Examples you can try this week

Pick one product and build a mini label set: a packaging label, a small sticker for quick identifiers, a carton label, and a QR insert card. Run it through a real shipment or a small pop-up. You’ll immediately see what information customers ask for and what your team struggles to find. Then iterate your templates once—so the next 50 shipments are smoother.

And yes, the “pretty” part matters. When your labels look clean and consistent, customers assume your brand is more reliable— and your product feels more premium. That’s a surprisingly direct lever for conversion and repeat purchase.

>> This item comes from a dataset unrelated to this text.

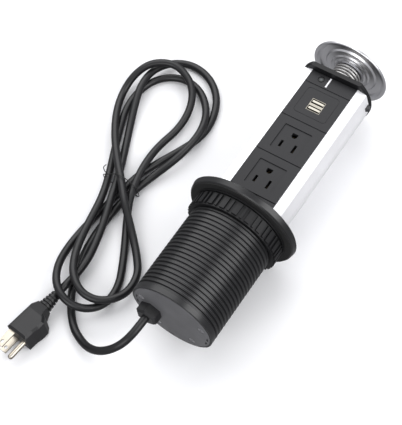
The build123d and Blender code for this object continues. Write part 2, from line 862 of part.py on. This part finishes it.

One more practical tip: keep a simple change log for labels. If you update a variant name, price block, or packaging size, note the date and update the template—so older print files don’t accidentally get reused. This small habit saves a surprising amount of confusion in fast-moving teams.

FAQs

  • Q: How do I avoid redesigning labels for every variant? A: Use a template with clear blocks for the parts that change (variant, size, shade, batch, MRP) and the parts that stay (logo, brand rules, layout). Then generate labels by swapping just the changing fields.
  • Q: Should I have different label templates for different channels? A: Often yes—same branding, different priorities. Retail labels may prioritize scan placement; D2C may add inserts and QR support. Templates make these variants easy without losing consistency.
  • Q: Do I need a barcode and a QR code? A: If you sell in retail or through systems that scan products, barcodes are usually the operational baseline. QR codes shine when you want to guide customers to something helpful—how‑to, care, authenticity, warranty, support, reorders. Many brands use both because they solve different jobs.
  • Q: Will QR replace printed information? A: QR is great for extra context and journeys, but it’s not a replacement for what needs to be printed on the pack. Use QR to add value, not to hide essentials.
  • Q: How do I pick the right label size? A: Start with your surface area, reading distance, and how the label is applied. If you need more information than the label can hold, split: use front/back, or add an insert.